Norway’s Sovereign Wealth Fund Accuses China and India’s Illegal Arms Deals With Myanmar

According to the latest reports, Norway’s sovereign wealth fund (“the fund”), one of the world’s largest investors with more than 1.2 trillion euros (which is 1.3 trillion dollars) in assets and stakes in more than 9,000 companies around the world, has excluded two countries that illegally supplied arms to Myanmar, China and India. This is due to the two companies taking an extreme risk by selling weapons to a state that commits serious and systematic breaches of the international rules on the “conduct of hostilities”, which is “unacceptable”. “The fund”, worth 13,183 billion crowns ($1,341 billion) at the end of 2021, holds a 0.37% stake in the Chinese group and 0.32% in the Indian group; has accused China’s AviChina (an aircraft industry company) of delivering K-8 light military aircraft in December 2021 to Myanmar, which has been under the junta’s control since a February 1 military coup of the same year.
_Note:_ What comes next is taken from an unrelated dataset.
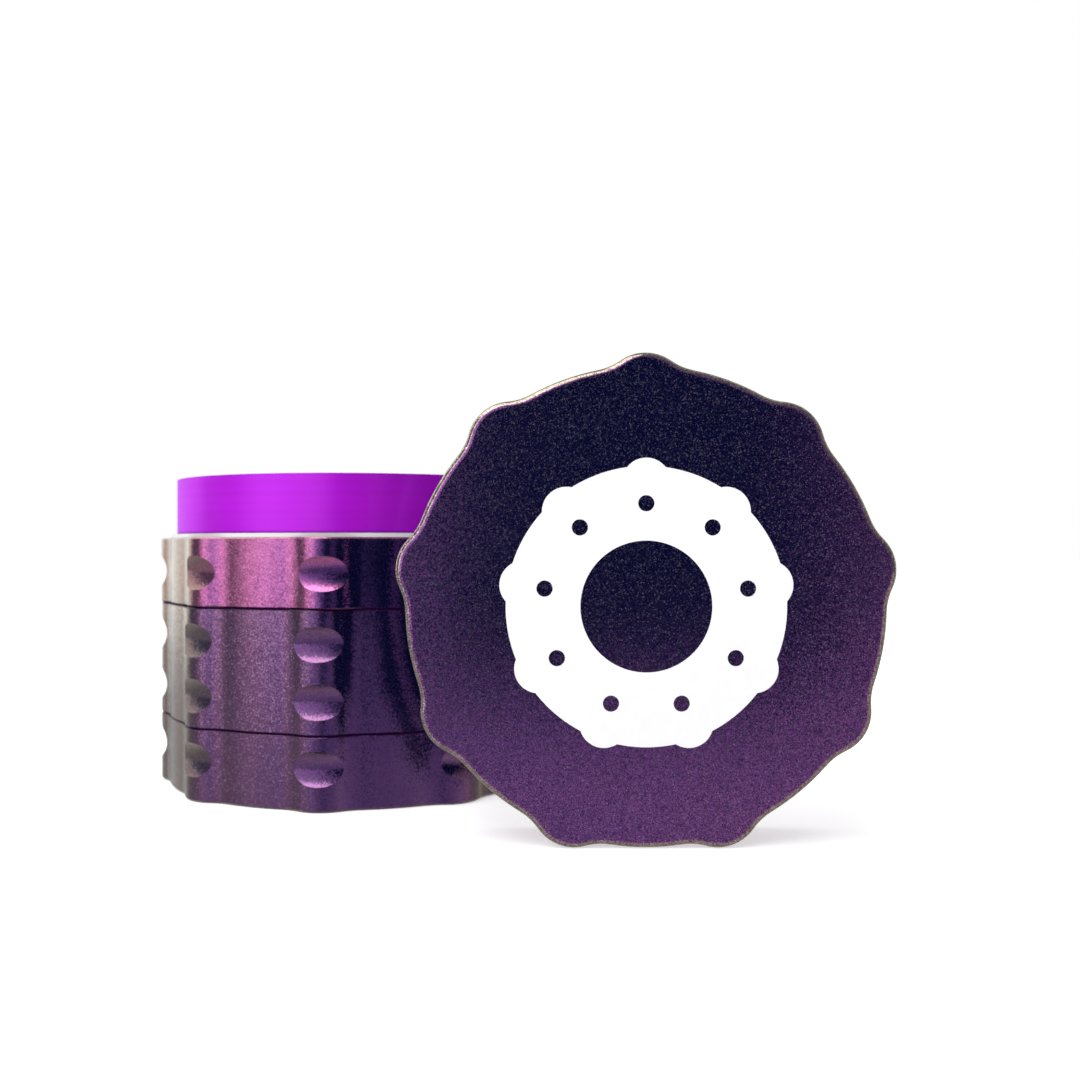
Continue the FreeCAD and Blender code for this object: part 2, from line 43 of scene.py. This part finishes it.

India’s Bharat Electronics is also under investigation for allegedly supplying Myanmar with remote-controlled weapon systems in July 2021. The management of Norway’s sovereign wealth fund is bound by a set of ethical rules that prohibit it from investing in companies that commit serious human rights abuses, including building nuclear weapons or are “particularly inhumane”, such as coal and tobacco.

By this point, the Norwegian sovereign wealth fund has divested from a number of companies, including Airbus, Boeing, Glencore, Lockheed Martin and Philip Morris, all of which are blacklisted according to its investment ethical rules.